(CAD and scene scripts)
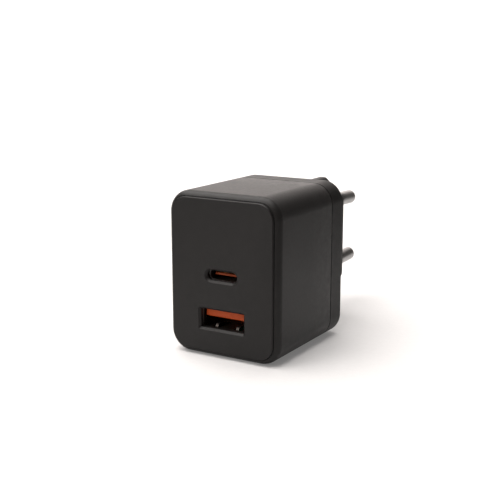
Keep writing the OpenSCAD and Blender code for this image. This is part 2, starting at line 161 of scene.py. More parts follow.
class Builder:
    """Collects rings and skins them into one mesh, with a per-vertex weight for edge polish and a painted edge
    highlight.
    """

    def __init__(self, name):
        self.name = name
        self.bm = bmesh.new()
        self.edge_polish_and_highlight = self.bm.verts.layers.float.new("edge_polish_and_highlight")

    def ring(self, pts2, z, cy=0.0, cx=0.0, edge_polish_and_highlight=0.0):
        vs = []
        for x, y in pts2:
            v = self.bm.verts.new(P(x + cx, y + cy, z))
            v[self.edge_polish_and_highlight] = edge_polish_and_highlight
            vs.append(v)
        return vs

    def ring3(self, pts3, edge_polish_and_highlight=0.0):
        vs = []
        for p in pts3:
            v = self.bm.verts.new(P(*p))
            v[self.edge_polish_and_highlight] = edge_polish_and_highlight
            vs.append(v)
        return vs

    def skin(self, rings, closed=False):
        n = len(rings[0])
        m = len(rings)
        for i in range(m if closed else m - 1):
            a, b = rings[i], rings[(i + 1) % m]
            for j in range(n):
                k = (j + 1) % n
                self.bm.faces.new((a[j], a[k], b[k], b[j]))

    def cap(self, ring):
        self.bm.faces.new(ring)

    def fill(self, loops):
        """A flat face between an outer loop and holes."""
        edges = []
        for vs in loops:
            for j in range(len(vs)):
                e = self.bm.edges.get((vs[j], vs[(j + 1) % len(vs)]))
                if e is None:
                    e = self.bm.edges.new((vs[j], vs[(j + 1) % len(vs)]))
                edges.append(e)
        bmesh.ops.triangle_fill(self.bm, use_beauty=True, use_dissolve=False, edges=edges)

    def box(self, w, h, z0, z1, cx=0.0, cy=0.0, r=0.1, seg=2):
        """A block with rounded edges."""
        m = bmesh.ops.create_cube(self.bm, size=1.0)
        vs = m["verts"]
        for v in vs:
            c = v.co.copy()
            v.co = P(cx + c.x * w, cy + c.y * h, (z0 + z1) / 2 + c.z * (z1 - z0))
        if r > 0:
            es = list({e for v in vs for e in v.link_edges})
            bmesh.ops.bevel(self.bm, geom=es, offset=r * MM, segments=seg, affect="EDGES", profile=0.5, clamp_overlap=True)

    def done(self, body="root", node=None, nodes=None, mat=None, smooth=35.0, weighted=True):
        bmesh.ops.remove_doubles(self.bm, verts=self.bm.verts, dist=1e-7)
        bmesh.ops.recalc_face_normals(self.bm, faces=self.bm.faces)
        me = bpy.data.meshes.new(self.name)
        self.bm.to_mesh(me)
        self.bm.free()
        ob = bpy.data.objects.new(self.name, me)
        scene.collection.objects.link(ob)
        me.polygons.foreach_set("use_smooth", [True] * len(me.polygons))
        me.set_sharp_from_angle(angle=math.radians(smooth))
        if weighted:
            m = ob.modifiers.new("normals", "WEIGHTED_NORMAL")
            m.keep_sharp = True
            m.weight = 80
        if mat:
            me.materials.append(mat)
        if nodes or node:
            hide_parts(*(nodes or [node]))
        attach(ob, body)
        return ob


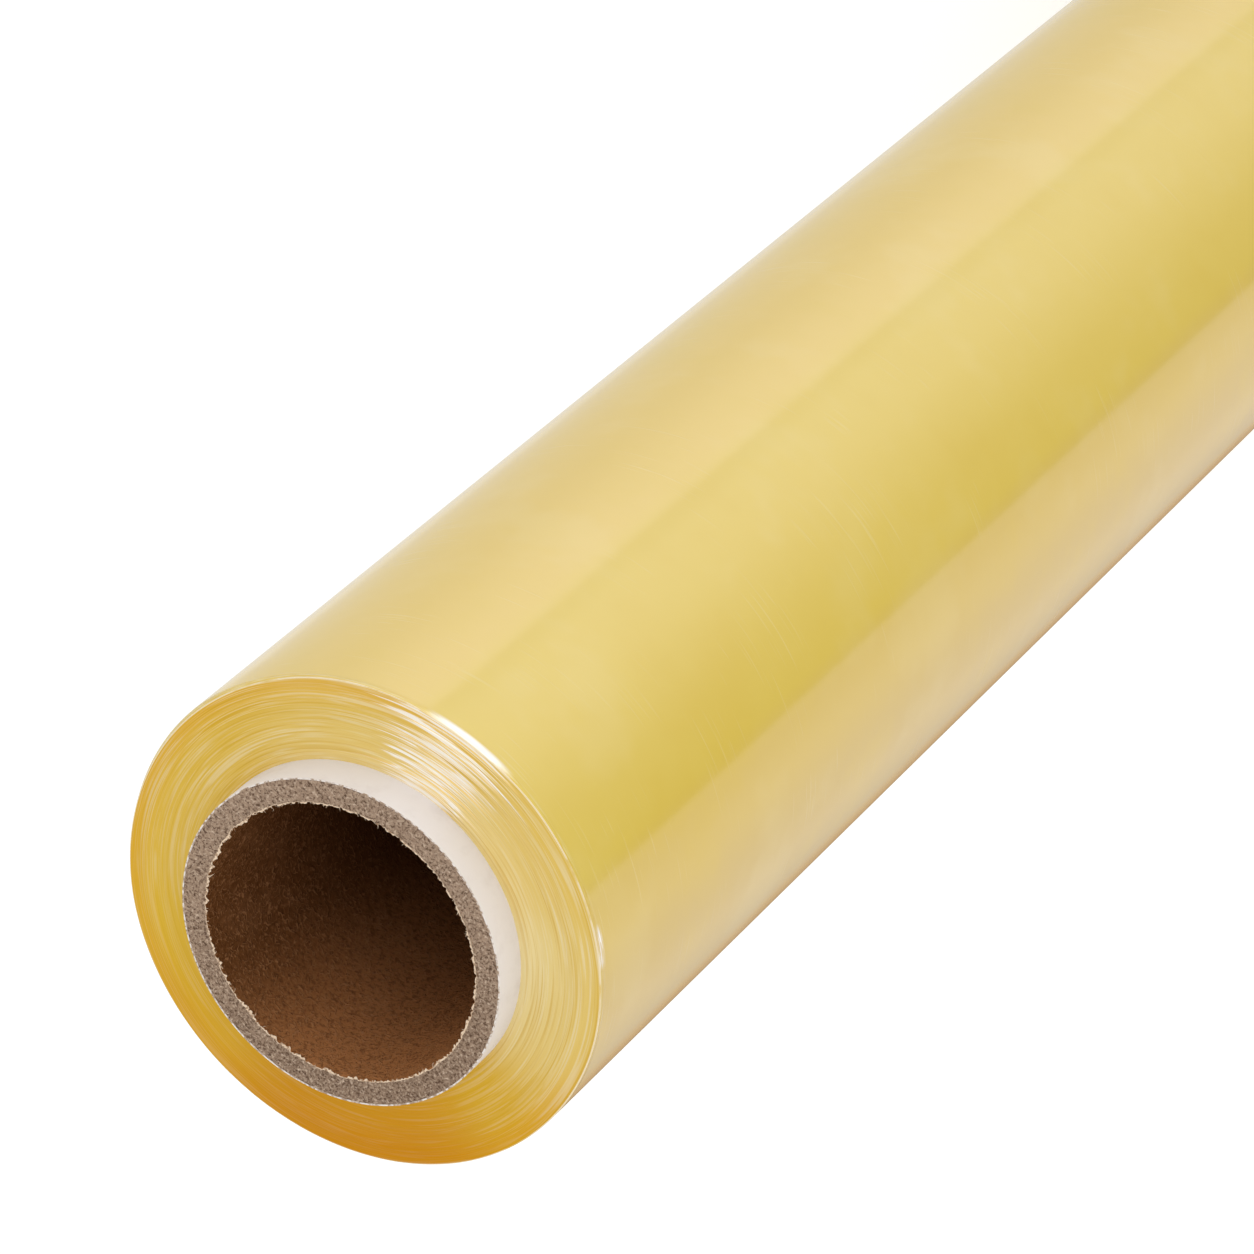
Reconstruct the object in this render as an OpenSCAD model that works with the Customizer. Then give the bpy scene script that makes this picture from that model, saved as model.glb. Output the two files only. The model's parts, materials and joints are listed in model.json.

> **Objective**: Make a verbatim copy of every entry shown above.

> **Task solution**:
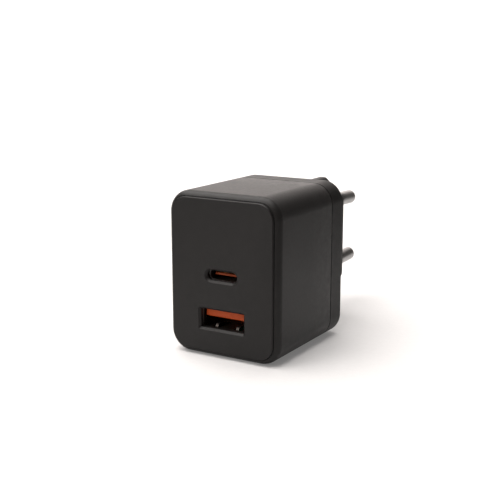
Keep writing the OpenSCAD and Blender code for this image. This is part 2, starting at line 161 of scene.py. More parts follow.
class Builder:
    """Collects rings and skins them into one mesh, with a per-vertex weight for edge polish and a painted edge
    highlight.
    """

    def __init__(self, name):
        self.name = name
        self.bm = bmesh.new()
        self.edge_polish_and_highlight = self.bm.verts.layers.float.new("edge_polish_and_highlight")

    def ring(self, pts2, z, cy=0.0, cx=0.0, edge_polish_and_highlight=0.0):
        vs = []
        for x, y in pts2:
            v = self.bm.verts.new(P(x + cx, y + cy, z))
            v[self.edge_polish_and_highlight] = edge_polish_and_highlight
            vs.append(v)
        return vs

    def ring3(self, pts3, edge_polish_and_highlight=0.0):
        vs = []
        for p in pts3:
            v = self.bm.verts.new(P(*p))
            v[self.edge_polish_and_highlight] = edge_polish_and_highlight
            vs.append(v)
        return vs

    def skin(self, rings, closed=False):
        n = len(rings[0])
        m = len(rings)
        for i in range(m if closed else m - 1):
            a, b = rings[i], rings[(i + 1) % m]
            for j in range(n):
                k = (j + 1) % n
                self.bm.faces.new((a[j], a[k], b[k], b[j]))

    def cap(self, ring):
        self.bm.faces.new(ring)

    def fill(self, loops):
        """A flat face between an outer loop and holes."""
        edges = []
        for vs in loops:
            for j in range(len(vs)):
                e = self.bm.edges.get((vs[j], vs[(j + 1) % len(vs)]))
                if e is None:
                    e = self.bm.edges.new((vs[j], vs[(j + 1) % len(vs)]))
                edges.append(e)
        bmesh.ops.triangle_fill(self.bm, use_beauty=True, use_dissolve=False, edges=edges)

    def box(self, w, h, z0, z1, cx=0.0, cy=0.0, r=0.1, seg=2):
        """A block with rounded edges."""
        m = bmesh.ops.create_cube(self.bm, size=1.0)
        vs = m["verts"]
        for v in vs:
            c = v.co.copy()
            v.co = P(cx + c.x * w, cy + c.y * h, (z0 + z1) / 2 + c.z * (z1 - z0))
        if r > 0:
            es = list({e for v in vs for e in v.link_edges})
            bmesh.ops.bevel(self.bm, geom=es, offset=r * MM, segments=seg, affect="EDGES", profile=0.5, clamp_overlap=True)

    def done(self, body="root", node=None, nodes=None, mat=None, smooth=35.0, weighted=True):
        bmesh.ops.remove_doubles(self.bm, verts=self.bm.verts, dist=1e-7)
        bmesh.ops.recalc_face_normals(self.bm, faces=self.bm.faces)
        me = bpy.data.meshes.new(self.name)
        self.bm.to_mesh(me)
        self.bm.free()
        ob = bpy.data.objects.new(self.name, me)
        scene.collection.objects.link(ob)
        me.polygons.foreach_set("use_smooth", [True] * len(me.polygons))
        me.set_sharp_from_angle(angle=math.radians(smooth))
        if weighted:
            m = ob.modifiers.new("normals", "WEIGHTED_NORMAL")
            m.keep_sharp = True
            m.weight = 80
        if mat:
            me.materials.append(mat)
        if nodes or node:
            hide_parts(*(nodes or [node]))
        attach(ob, body)
        return ob


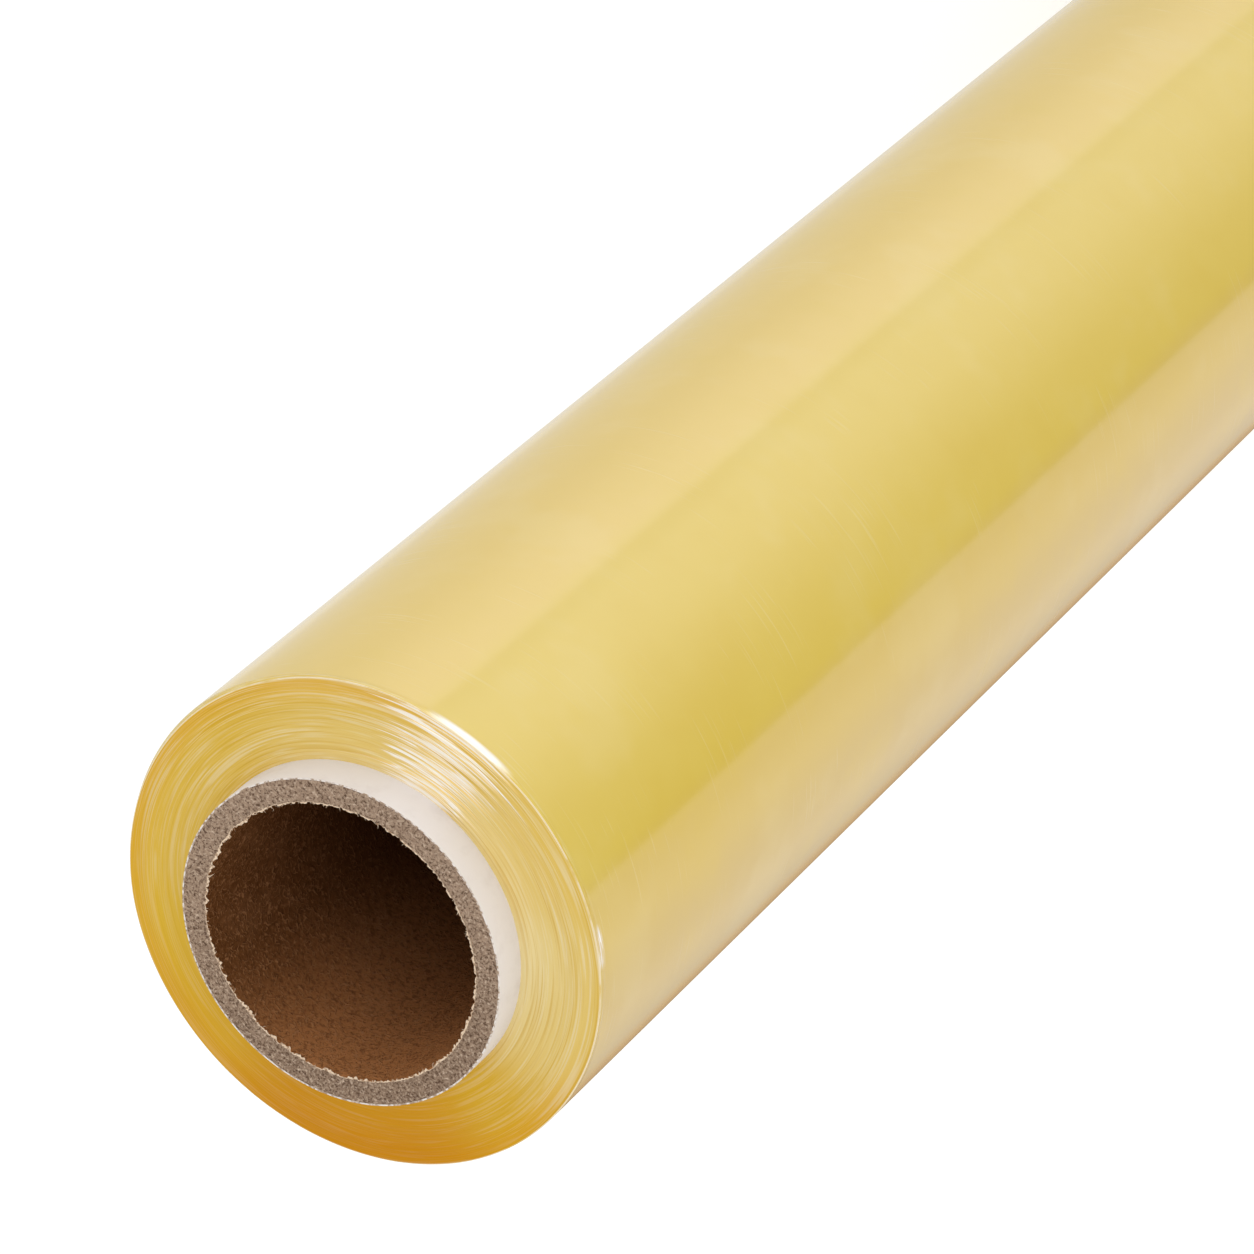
Reconstruct the object in this render as an OpenSCAD model that works with the Customizer. Then give the bpy scene script that makes this picture from that model, saved as model.glb. Output the two files only. The model's parts, materials and joints are listed in model.json.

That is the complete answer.